Inflation tempers Cargojet’s outlook despite Q1 volume growth

Modest growth in domestic e-commerce volumes plus improved aircraft utilization from network rebalancing helped Canadian airline Cargojet further stabilize performance during the first quarter, setting the table for growth this year despite lingering concerns about inflation. 

Cargojet (TSX: CJT) reported Tuesday that revenue of US$169 million was nearly flat year over year, while adjusted earnings excluding accounting measures and taxes ticked up 3.6% to $57 million, in line with analysts’ expectations.

The company said less hesitancy among consumers to make online purchases helped drive up flying revenue — divided among its core domestic network, dedicated contract flying for other airlines and all-in charter services — by 6.5% to $132.4 million. The gains were offset by lower fuel surcharges as the price of jet fuel came down in the past year. 

Cargo airlines typically see better results in the second half of the year as importers and exporters ramp up goods movement for the holiday shopping season and year-end financial targets, but management offered a conservative outlook as high prices for goods and services weigh on Canadians’ purchasing power. 

“On the domestic side, the volumes from our major customers have stabilized and improved sequentially each quarter since the middle of last year,” said co-CEO Jamie Porteous during an earnings presentation for analysts. “Given the macroeconomic environment of persistent inflation, and high interest rates, a much greater portion of household income is still being spent on borrowing costs, leaving a smaller portion for discretionary spending. As a result, we do not expect significant growth to return until financial conditions ease significantly for consumers.” 

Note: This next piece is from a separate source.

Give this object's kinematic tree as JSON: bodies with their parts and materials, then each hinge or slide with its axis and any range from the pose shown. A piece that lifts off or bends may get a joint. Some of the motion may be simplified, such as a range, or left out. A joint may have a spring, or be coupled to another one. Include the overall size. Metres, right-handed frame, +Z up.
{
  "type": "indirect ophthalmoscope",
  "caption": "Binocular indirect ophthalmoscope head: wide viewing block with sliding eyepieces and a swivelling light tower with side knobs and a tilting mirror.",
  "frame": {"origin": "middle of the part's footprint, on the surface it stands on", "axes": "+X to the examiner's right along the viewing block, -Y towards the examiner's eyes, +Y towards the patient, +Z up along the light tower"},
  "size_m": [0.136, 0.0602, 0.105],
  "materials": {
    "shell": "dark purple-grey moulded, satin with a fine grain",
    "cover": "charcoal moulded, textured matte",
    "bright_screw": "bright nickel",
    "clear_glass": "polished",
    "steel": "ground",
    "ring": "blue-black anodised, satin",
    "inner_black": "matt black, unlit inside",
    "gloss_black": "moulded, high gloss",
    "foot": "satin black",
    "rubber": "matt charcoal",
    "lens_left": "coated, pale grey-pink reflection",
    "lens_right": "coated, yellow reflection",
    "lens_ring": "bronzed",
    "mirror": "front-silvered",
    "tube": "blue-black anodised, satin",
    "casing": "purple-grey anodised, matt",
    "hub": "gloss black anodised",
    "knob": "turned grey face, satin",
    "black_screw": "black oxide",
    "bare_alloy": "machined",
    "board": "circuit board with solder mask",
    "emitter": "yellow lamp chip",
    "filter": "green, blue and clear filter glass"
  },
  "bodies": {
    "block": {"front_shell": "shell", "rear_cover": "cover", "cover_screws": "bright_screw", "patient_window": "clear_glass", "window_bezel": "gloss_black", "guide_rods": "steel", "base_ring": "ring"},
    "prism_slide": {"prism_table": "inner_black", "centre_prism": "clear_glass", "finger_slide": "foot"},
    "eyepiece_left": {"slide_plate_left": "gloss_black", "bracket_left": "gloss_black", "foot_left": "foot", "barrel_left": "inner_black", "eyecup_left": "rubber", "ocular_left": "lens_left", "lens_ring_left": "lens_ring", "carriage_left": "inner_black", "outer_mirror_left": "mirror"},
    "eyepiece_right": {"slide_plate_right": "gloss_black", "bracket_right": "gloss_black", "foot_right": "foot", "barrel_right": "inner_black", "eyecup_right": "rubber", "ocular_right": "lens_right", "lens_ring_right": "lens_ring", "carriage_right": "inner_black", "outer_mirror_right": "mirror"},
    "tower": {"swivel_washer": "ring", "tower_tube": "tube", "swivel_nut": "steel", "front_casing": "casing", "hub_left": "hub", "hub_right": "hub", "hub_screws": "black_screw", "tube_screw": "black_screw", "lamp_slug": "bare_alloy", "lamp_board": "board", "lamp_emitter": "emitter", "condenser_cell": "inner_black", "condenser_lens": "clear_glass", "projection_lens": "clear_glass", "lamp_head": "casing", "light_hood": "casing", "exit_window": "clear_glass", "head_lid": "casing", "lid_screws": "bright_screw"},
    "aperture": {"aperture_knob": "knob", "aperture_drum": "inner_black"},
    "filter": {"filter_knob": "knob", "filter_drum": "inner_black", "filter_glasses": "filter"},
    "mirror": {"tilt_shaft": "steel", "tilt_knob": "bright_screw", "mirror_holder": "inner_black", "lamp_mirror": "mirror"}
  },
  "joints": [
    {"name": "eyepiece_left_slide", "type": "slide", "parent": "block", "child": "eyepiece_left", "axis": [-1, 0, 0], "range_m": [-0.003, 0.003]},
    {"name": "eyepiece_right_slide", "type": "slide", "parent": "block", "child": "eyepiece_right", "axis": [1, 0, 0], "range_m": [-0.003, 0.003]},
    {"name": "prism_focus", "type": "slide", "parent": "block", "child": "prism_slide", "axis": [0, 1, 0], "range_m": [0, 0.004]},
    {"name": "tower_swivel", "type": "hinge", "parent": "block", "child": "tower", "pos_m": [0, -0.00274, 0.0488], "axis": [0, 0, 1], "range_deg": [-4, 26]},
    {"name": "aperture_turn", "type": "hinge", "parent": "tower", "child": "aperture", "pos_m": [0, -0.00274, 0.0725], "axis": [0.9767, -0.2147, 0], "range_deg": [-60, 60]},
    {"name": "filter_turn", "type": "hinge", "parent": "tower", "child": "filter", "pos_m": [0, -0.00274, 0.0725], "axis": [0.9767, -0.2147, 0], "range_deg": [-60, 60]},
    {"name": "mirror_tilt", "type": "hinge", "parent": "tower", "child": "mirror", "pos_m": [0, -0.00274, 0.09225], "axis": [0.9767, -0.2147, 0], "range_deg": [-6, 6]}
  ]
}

January and February volumes exceeded expectations but softened in March.  The positive direction in Cargojet’s business mirrors the continuing signs of stabilization in the broader airfreight market, with global demand up about 12% in the first quarter versus the same period last year. It also compares favorably with UPS, which noted in its earnings last week that average daily parcel volumes declined in Canada.

Cargojet operates a domestic overnight express network between 16 major Canadian cities primarily for express shippers such as Amazon, Canada Post, FedEx and UPS, as well as dedicated routes for DHL Express and ad hoc charters utilizing a fleet of 41 Boeing 757 and 767 freighters. Large domestic customers typically pay upfront for fixed allocations, with extra space taken by international airlines that need a hub connection and freight forwarders. 

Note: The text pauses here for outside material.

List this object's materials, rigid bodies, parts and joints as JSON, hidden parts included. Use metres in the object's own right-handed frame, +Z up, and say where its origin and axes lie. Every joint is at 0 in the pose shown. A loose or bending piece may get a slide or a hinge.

Under dedicated fly-only contracts, the aircraft lease and crew services are bundled, leaving customers in charge of setting the schedule, filling the aircraft with cargo, fueling and airport services. Porteous said Cargojet operated 17 aircraft for DHL Express in the two previous quarters, two more than specified in the contract, and they have been extended at least through the second quarter of this year. 

Moves last year to streamline the domestic network, such as substituting a larger 767 for two 757s on certain routes, are paying off in higher load factors and profit margins being sustained in the mid-30% range. Cargojet’s flight hours during the quarter were down 16% year over year, but revenue per flight hour was up 18%, said Porteous.

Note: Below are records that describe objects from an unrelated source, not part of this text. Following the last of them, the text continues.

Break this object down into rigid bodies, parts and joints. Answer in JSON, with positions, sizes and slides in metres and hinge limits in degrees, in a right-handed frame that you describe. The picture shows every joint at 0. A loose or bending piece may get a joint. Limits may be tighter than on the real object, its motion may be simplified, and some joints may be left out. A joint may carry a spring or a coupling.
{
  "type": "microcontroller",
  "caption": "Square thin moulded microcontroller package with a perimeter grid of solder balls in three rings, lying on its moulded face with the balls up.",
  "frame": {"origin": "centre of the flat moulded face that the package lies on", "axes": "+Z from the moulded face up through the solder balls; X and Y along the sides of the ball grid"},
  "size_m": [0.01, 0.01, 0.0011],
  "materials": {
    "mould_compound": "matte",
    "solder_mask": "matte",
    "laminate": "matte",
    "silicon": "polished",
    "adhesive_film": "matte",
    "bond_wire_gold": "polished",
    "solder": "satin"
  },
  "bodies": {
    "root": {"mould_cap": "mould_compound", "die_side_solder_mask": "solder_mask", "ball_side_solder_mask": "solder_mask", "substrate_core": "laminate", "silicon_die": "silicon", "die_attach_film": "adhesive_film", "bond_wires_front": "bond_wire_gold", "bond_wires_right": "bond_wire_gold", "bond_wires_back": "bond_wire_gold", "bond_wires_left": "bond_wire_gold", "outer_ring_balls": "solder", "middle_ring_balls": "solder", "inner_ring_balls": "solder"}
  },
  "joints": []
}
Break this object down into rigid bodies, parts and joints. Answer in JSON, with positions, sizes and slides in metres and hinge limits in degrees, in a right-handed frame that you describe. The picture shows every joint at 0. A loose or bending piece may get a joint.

Other efficiency measures also helped prevent cost increases. Better maintenance planning, for example, allows for lower inventories of spare parts and shorter turnaround times for aircraft. Flight simulators acquired last year have reduced pilot downtime and cut travel and hotel costs because pilots no longer have to be flown to Dallas or Miami for training. And Cargojet has reduced reliance on subcontractors for outsourced charter flights.

With the cost base per flight hour now locked in, any new volumes will likely mean revenues will drop to the bottom line, analysts say.

777 change of heart

Cargojet said it pocketed a net gain of $13.4 million from the sale of four Boeing 777-200s along with a 777 simulator and a Beechcraft aircraft it planned to use for crew transport for $95.5 million. The proceeds are being used to pay down debt and buy back shares. The company originally planned to expand into long-haul intercontinental service with the addition of eight 777 passenger aircraft acquired on the secondary market and converted into maindeck freighters but abandoned the strategy when the air cargo market soured in 2022 and 2023. It sold three 777-300s last year and in January sold the production slots for the 777-200 conversions. 

But after initially planning to offload four surplus 757s, Cargojet in February said it would continue using two of them because of increased customer needs. On Monday, the company said one of the freighters is being held for sale after undergoing an engine refresh, while the other is in reserve and being used for flex capacity as needed.

Porteous said the all-cargo carrier has plenty of capacity in its domestic and international contract flying segments to grow revenue by 15% to 20% per year without adding more aircraft. 

Management said added time and operational costs from ocean carriers diverting from use of the Suez Canal because of attacks by pro-Iranian rebels in Yemen has increased demand for aircraft. Revenue for charters provided on a short-term or trip basis grew 24% and remains strong in April, according to executives.